Let’s fly back to 2005 when we were young and foolish, making mistakes with the boss’s money.  I got to spend the wet season driving around the bits of Thailand North of Bangkok; hanging out in forests, stumbling through wastelands, sitting in head-mans’ huts looking at elephants and, in the end, buying some.

This epic summer was a great introduction to the Thai elephant world and helped form some of the ideas that became our oh-so-shaky policies as time has gone on, it was a journey that fixed Northern Thailand in my brain as the place I want to be but, as happens, life kept moving and those forested kilometers went largely forgotten.

Then, by pure coincidence, the spotlight of Thailand’s media and, to a certain extent political attention became focussed on elephants and their activities, following the five dead wild elephants and the red herring of eating elephant penises, people have begun investigating elephant activities along a certain stretch of Thai/Burma border, bits of which are hugely remote, bits of which are easily accessible by car and large chunks of which are protected by National Park & Wildlife Sanctuary regulations under the blanket term of the Western Forest Complex - possibly the largest piece of contiguous protected forest left in this part of Asia.

A piece in the English language newspaper, The Nation, caught my eye, 51 elephants in a corner of Kanchanaburi were found to be under investigation under suspicion of having been caught from the wild or smuggled from Burma.

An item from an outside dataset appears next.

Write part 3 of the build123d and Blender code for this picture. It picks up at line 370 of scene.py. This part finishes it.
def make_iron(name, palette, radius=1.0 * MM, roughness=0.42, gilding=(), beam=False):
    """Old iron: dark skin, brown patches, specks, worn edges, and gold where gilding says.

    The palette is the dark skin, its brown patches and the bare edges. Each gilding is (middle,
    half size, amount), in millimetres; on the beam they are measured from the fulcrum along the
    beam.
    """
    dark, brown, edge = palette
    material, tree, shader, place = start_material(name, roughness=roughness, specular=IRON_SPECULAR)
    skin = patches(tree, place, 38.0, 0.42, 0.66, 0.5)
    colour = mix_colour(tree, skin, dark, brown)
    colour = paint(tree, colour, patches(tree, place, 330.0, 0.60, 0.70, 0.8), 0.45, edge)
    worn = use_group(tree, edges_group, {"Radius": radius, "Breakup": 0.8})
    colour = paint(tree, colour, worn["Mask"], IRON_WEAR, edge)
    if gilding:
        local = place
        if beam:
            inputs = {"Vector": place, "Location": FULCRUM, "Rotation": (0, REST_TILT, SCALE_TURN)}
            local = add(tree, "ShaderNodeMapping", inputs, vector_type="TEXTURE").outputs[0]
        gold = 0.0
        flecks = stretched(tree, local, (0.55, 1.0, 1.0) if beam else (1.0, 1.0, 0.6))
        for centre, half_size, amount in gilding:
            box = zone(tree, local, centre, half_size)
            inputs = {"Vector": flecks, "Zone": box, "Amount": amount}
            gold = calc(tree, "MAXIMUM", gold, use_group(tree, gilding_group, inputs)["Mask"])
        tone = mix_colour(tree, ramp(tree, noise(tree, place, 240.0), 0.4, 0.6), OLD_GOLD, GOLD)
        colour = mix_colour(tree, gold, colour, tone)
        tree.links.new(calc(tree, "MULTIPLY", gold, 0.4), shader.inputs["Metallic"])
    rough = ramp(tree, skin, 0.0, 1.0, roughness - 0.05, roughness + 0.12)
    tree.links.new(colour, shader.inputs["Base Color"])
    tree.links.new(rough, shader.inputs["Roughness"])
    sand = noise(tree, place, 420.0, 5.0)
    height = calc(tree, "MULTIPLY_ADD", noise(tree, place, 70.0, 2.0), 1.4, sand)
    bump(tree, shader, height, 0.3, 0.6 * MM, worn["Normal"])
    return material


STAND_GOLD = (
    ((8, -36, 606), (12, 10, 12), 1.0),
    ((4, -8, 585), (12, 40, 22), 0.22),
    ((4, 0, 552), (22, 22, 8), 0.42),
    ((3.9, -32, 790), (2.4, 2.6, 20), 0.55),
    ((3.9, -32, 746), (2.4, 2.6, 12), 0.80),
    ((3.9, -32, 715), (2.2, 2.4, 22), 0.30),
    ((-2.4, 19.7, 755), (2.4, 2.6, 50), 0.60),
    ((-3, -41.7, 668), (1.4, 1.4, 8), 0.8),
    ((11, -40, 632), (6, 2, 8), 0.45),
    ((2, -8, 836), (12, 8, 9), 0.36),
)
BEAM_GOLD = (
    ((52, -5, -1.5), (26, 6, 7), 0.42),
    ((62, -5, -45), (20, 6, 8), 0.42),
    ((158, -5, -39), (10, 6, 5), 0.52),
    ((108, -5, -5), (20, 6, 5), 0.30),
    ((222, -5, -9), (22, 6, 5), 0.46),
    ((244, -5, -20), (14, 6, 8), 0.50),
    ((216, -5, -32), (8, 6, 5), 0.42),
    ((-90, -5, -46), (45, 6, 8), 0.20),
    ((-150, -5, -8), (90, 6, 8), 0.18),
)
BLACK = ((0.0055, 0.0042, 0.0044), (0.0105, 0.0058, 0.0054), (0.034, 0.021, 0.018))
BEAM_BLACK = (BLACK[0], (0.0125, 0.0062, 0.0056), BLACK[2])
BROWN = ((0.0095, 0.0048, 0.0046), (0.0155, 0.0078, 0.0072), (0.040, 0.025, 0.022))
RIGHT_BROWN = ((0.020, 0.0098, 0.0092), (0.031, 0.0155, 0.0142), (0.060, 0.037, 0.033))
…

The tuning fork in my aging brain trembled, not only because we’re talking of doing some work with wild ele people (those who study wild elephants, you understand, the people themselves are quite civilised) down there but also because though not named, the camps down there were ones that I had visited in 2005 and had left an impression.

I dug out my old trip notes and they were full of terms like...

“...wretched creature...” “...never seen a more miserable bunch of elephants...” “... doesn’t deserve to be there....”

My naive self, John the younger, came to the conclusion, mainly because none of the mahouts could tell me the name and age of their elephants but the owner said they were all for sale, that the elephants themselves were just in from Burma and illegally so.

I’m not sure if the fact we didn’t buy the, possibly pregnant, Pang A, tied to a tree on a short chain but who obviously made an emotional impression on me (it turns up in my notes, written back in the days before I became an emotionless robot) points to the dawning the realisation that to buy would just put another in danger or just that I didn’t like the guy selling and didn’t want to give him money.

Probably the latter.

 Pang A in Kanchanaburi, 2005

Either way, I’m not sure how the police investigation will turn out (though I hear on the jungle grapevine that another elephant has been confiscated from the area) nor is anyone guilty until proven so but, let’s just say, while the subject of police investigations into elephant smuggling was such a hot topic I wasn’t surprised to be reminded of the camps I visited way back in ’05.